→ **DIRECTIONS FOR THIS TASK**
Output exactly the lines that run from the line containing "over the origin." through the line containing "if empty is", with both ends included.

* start ENTRIES SHOWN *

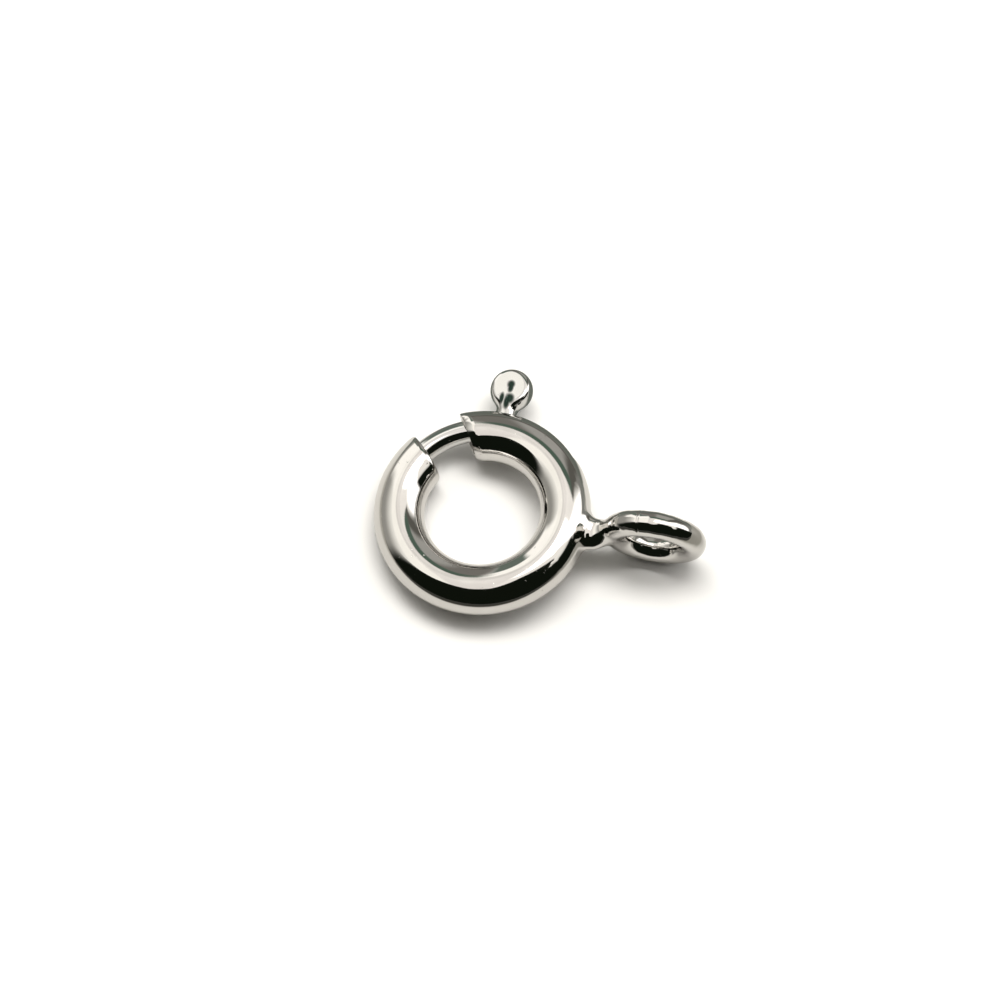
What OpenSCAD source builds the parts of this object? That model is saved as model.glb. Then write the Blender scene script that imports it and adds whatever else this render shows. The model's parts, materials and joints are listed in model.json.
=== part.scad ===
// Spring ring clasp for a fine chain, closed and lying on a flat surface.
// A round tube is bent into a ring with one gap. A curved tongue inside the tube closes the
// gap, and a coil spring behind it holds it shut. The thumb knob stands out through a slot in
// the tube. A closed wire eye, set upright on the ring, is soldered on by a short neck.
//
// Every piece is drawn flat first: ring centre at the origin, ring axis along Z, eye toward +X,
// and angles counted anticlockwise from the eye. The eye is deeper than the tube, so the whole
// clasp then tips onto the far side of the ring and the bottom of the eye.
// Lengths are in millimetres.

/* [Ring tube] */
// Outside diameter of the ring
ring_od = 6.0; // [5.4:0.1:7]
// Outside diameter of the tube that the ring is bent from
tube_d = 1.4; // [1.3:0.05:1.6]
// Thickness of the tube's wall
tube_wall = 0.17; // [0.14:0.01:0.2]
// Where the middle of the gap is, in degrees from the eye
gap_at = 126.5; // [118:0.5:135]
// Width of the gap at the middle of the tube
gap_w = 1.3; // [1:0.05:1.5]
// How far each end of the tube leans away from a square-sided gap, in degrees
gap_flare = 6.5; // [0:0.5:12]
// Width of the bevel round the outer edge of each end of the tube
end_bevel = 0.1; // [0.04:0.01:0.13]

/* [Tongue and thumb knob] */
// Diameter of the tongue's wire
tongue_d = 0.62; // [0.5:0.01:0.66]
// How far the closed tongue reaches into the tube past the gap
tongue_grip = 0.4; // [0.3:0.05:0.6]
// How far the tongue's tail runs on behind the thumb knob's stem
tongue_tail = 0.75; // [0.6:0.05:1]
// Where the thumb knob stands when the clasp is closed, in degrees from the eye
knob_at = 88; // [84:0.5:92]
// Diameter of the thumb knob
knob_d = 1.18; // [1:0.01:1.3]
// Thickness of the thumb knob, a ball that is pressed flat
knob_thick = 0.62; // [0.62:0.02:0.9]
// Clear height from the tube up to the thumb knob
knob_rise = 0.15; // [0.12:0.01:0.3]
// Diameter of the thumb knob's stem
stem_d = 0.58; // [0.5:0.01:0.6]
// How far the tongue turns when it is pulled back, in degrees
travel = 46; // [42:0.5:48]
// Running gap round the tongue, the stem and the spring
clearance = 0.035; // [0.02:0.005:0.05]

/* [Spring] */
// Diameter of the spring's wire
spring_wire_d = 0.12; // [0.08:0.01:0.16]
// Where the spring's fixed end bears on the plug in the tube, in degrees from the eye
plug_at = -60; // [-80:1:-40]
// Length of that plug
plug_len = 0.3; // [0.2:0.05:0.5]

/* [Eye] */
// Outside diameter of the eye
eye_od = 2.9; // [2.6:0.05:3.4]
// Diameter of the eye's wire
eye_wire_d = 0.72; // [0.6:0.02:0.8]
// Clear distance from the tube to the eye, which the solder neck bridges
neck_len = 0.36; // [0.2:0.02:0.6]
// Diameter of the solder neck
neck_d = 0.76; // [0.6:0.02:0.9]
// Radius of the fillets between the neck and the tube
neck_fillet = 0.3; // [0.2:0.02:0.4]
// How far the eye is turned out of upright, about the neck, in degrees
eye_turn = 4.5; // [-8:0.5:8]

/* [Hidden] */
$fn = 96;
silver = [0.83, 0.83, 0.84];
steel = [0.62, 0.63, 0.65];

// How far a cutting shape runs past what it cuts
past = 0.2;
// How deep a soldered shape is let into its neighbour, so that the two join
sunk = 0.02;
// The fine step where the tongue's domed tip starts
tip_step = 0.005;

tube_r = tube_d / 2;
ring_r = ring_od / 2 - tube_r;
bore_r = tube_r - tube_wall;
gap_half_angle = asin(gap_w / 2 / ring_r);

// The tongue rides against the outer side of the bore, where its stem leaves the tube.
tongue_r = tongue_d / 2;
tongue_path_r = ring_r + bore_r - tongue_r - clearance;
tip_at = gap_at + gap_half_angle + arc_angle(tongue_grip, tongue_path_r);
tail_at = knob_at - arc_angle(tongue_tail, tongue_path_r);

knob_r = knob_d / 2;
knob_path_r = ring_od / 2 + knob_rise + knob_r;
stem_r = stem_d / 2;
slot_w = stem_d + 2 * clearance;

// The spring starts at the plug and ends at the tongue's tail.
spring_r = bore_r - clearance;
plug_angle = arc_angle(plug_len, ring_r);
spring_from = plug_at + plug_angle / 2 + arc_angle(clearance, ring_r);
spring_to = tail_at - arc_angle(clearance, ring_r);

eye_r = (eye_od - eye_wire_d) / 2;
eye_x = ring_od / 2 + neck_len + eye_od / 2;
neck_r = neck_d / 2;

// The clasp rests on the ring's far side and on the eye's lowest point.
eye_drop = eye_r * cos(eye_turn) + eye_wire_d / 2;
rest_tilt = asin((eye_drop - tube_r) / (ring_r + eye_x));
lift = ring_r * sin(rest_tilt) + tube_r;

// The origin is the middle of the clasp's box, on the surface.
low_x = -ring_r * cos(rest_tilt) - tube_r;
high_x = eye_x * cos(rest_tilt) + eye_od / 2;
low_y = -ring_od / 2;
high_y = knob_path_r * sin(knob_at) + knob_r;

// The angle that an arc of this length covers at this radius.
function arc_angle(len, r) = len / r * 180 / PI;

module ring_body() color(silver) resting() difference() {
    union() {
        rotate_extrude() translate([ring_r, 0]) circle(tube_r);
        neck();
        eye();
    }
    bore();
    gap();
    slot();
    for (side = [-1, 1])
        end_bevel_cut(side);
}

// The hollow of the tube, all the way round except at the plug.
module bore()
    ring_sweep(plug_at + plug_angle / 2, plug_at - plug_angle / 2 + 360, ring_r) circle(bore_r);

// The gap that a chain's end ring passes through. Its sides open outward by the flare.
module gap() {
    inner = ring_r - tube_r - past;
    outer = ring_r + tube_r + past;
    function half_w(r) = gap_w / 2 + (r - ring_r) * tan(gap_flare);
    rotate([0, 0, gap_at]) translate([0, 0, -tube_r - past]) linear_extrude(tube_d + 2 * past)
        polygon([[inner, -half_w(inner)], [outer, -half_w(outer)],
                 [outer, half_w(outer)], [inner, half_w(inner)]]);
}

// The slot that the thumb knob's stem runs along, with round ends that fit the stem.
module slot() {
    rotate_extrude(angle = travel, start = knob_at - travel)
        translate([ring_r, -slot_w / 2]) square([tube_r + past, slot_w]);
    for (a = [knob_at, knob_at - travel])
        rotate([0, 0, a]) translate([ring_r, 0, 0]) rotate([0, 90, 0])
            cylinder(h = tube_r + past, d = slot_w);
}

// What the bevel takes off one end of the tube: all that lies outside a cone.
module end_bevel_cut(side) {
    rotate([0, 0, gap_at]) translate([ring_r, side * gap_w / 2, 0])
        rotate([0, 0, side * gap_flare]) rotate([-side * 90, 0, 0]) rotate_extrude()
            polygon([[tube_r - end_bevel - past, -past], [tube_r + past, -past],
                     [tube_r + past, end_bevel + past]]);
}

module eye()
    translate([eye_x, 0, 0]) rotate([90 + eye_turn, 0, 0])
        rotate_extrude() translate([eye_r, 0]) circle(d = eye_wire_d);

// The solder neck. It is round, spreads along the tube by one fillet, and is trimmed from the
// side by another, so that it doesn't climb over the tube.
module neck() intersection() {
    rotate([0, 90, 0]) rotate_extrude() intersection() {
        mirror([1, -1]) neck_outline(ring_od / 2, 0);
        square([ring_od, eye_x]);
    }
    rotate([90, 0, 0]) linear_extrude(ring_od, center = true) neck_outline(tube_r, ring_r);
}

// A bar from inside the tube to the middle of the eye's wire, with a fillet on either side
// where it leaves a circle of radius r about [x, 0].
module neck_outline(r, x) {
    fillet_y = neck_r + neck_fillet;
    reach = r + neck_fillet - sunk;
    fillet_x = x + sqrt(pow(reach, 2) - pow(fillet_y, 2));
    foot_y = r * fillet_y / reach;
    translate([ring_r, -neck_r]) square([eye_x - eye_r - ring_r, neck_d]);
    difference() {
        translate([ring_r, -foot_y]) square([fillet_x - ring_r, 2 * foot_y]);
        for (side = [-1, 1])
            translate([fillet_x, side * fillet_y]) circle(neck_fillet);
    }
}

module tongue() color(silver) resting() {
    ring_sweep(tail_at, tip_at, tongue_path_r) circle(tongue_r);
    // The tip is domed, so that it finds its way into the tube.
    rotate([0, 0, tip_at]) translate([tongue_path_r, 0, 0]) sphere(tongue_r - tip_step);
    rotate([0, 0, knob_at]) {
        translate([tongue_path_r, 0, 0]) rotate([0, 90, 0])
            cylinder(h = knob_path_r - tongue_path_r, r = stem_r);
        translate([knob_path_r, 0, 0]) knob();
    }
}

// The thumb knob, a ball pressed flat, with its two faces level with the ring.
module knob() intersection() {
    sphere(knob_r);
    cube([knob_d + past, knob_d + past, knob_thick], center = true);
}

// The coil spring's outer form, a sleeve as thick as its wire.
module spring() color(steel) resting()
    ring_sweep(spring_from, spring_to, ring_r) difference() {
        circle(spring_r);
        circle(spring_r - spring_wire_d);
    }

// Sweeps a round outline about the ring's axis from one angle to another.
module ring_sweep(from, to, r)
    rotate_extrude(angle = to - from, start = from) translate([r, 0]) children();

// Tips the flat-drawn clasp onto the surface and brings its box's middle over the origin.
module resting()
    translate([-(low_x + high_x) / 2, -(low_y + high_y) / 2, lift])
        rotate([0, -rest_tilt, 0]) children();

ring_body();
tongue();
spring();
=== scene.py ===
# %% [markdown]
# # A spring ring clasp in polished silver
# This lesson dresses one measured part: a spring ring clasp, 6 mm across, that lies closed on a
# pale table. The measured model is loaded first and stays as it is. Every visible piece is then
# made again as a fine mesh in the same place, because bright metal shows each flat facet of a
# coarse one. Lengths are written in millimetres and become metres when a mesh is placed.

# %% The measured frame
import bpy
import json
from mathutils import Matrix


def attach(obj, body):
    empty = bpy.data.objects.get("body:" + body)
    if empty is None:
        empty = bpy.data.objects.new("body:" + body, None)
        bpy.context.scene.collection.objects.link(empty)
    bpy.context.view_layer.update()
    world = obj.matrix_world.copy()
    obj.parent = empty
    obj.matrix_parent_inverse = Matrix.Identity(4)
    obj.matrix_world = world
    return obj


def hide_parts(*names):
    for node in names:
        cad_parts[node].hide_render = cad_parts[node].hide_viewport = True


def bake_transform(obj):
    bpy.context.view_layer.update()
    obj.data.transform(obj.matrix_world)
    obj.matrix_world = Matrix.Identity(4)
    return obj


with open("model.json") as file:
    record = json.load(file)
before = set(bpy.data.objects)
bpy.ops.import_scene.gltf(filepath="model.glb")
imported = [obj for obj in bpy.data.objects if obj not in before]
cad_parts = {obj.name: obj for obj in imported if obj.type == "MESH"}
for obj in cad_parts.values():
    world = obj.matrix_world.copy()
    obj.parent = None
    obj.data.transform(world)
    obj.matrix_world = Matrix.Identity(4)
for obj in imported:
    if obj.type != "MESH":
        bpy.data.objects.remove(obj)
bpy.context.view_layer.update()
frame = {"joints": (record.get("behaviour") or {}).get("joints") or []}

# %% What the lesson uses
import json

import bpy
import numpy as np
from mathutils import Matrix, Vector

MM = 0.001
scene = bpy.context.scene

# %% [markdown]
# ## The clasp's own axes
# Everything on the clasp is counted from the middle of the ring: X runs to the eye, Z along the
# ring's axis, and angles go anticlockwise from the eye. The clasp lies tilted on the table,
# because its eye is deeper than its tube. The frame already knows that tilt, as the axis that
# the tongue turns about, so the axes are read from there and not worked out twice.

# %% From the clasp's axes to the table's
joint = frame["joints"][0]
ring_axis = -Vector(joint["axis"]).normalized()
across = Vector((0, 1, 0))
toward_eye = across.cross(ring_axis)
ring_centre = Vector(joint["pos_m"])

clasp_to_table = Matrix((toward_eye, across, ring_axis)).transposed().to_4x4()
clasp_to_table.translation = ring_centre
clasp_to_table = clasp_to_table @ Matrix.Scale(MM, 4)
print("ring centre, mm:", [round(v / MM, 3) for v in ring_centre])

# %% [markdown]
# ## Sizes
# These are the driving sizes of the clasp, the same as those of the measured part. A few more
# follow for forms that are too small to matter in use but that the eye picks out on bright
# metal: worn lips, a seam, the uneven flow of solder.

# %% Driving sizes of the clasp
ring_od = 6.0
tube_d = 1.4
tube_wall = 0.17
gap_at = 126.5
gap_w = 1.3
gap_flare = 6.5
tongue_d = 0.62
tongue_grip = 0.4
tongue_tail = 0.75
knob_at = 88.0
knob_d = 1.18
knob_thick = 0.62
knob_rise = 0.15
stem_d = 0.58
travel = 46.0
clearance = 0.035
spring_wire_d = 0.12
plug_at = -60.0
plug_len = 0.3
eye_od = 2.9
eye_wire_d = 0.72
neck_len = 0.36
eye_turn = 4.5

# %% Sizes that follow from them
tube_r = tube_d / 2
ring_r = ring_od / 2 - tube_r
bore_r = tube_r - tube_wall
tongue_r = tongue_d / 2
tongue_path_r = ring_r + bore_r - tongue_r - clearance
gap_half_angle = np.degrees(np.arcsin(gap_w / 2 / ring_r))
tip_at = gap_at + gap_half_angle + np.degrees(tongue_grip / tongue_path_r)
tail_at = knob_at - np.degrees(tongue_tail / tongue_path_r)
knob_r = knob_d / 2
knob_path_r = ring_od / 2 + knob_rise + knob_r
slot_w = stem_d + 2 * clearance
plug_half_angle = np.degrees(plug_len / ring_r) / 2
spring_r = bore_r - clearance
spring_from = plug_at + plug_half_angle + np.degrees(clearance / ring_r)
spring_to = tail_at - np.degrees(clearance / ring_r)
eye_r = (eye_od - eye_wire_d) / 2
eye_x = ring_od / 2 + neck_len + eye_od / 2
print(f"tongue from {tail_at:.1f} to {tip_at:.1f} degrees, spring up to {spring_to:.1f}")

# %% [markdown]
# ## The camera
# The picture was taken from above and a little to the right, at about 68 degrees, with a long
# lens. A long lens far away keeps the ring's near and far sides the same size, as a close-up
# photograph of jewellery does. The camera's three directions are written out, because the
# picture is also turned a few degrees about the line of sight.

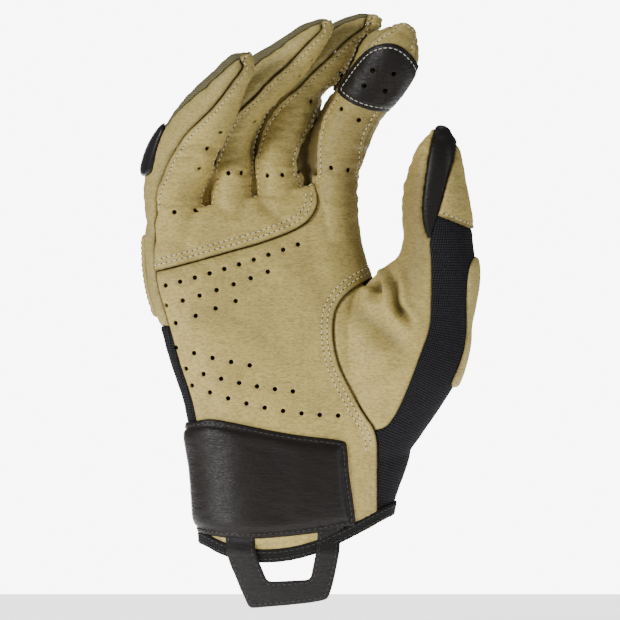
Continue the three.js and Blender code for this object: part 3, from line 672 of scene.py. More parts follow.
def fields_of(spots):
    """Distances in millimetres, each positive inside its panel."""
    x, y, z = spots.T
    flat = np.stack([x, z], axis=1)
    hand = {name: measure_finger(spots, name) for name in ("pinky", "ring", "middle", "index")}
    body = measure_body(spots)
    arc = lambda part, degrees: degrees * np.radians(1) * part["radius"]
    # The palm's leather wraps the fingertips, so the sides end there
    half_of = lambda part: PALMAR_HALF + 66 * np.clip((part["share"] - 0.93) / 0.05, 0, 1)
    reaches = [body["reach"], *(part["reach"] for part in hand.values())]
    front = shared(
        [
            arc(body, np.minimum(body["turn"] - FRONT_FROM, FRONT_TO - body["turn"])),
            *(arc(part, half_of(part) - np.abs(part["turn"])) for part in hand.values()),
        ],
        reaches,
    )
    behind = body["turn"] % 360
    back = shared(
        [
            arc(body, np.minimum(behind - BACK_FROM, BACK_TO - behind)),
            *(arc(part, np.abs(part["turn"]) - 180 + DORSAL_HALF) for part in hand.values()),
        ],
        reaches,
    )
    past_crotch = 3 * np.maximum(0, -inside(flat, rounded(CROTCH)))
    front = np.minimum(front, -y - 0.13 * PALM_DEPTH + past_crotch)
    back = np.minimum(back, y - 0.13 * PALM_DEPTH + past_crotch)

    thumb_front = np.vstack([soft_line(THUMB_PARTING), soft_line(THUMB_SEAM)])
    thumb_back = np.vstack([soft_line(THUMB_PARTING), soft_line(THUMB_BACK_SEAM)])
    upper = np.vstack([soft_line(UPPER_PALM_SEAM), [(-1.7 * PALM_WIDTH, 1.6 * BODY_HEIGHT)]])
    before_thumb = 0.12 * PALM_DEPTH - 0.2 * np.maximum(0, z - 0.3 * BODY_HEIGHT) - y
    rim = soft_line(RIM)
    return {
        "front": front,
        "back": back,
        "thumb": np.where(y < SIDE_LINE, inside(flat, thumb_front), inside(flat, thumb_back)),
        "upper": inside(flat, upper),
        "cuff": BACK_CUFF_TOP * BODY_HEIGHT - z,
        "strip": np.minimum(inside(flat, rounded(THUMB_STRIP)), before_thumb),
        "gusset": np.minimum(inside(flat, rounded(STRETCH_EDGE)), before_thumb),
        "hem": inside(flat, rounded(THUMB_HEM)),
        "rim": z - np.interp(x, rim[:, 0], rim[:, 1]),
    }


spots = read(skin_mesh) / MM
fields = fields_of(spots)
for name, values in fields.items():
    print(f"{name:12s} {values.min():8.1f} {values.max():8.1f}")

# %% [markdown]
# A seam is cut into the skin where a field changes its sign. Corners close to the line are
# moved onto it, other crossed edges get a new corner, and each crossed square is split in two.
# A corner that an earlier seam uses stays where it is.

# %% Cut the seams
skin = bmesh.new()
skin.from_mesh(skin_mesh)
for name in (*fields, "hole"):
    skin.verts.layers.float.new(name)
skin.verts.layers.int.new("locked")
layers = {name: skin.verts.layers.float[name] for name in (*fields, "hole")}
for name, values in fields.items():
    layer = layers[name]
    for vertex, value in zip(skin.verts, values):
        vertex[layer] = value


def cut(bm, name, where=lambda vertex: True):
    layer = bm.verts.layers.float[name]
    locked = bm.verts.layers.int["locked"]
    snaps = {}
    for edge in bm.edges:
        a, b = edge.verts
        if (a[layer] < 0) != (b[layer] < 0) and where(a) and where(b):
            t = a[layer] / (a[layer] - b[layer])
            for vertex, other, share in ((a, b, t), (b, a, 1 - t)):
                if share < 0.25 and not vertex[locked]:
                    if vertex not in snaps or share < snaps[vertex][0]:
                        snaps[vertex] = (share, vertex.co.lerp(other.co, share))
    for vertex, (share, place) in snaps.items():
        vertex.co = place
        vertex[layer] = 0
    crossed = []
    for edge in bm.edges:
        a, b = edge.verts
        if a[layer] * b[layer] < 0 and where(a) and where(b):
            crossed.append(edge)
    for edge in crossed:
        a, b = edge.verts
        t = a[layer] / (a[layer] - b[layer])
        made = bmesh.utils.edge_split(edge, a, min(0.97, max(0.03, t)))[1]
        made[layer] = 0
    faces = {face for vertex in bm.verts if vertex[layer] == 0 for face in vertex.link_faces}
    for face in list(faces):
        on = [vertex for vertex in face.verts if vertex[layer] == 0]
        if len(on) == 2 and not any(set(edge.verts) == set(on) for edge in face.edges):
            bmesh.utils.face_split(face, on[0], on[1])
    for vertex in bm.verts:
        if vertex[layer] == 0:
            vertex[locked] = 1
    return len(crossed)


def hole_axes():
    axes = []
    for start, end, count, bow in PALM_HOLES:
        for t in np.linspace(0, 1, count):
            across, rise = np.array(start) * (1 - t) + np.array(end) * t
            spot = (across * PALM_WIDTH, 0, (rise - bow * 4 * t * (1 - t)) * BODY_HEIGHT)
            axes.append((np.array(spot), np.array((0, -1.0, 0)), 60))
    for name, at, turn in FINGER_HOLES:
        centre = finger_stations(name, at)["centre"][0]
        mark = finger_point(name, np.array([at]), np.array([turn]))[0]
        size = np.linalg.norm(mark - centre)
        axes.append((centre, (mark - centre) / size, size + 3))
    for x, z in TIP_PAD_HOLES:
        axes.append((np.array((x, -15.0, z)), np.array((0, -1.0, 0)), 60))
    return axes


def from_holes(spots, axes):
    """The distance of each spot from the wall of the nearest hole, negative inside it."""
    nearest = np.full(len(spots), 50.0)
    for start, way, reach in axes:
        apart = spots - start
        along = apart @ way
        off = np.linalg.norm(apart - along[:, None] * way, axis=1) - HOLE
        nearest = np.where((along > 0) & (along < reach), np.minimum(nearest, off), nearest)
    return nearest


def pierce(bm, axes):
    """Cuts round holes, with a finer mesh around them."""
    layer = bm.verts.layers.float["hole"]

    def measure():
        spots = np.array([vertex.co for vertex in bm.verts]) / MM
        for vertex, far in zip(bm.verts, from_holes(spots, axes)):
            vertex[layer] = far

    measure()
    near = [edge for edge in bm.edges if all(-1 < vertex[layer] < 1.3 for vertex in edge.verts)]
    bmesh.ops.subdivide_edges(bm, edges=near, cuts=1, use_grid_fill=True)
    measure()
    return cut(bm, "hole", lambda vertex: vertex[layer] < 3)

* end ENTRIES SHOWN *

→ **TASK OUTPUT**
// Tips the flat-drawn clasp onto the surface and brings its box's middle over the origin.
module resting()
    translate([-(low_x + high_x) / 2, -(low_y + high_y) / 2, lift])
        rotate([0, -rest_tilt, 0]) children();

ring_body();
tongue();
spring();
=== scene.py ===
# %% [markdown]
# # A spring ring clasp in polished silver
# This lesson dresses one measured part: a spring ring clasp, 6 mm across, that lies closed on a
# pale table. The measured model is loaded first and stays as it is. Every visible piece is then
# made again as a fine mesh in the same place, because bright metal shows each flat facet of a
# coarse one. Lengths are written in millimetres and become metres when a mesh is placed.

# %% The measured frame
import bpy
import json
from mathutils import Matrix


def attach(obj, body):
    empty = bpy.data.objects.get("body:" + body)
    if empty is None:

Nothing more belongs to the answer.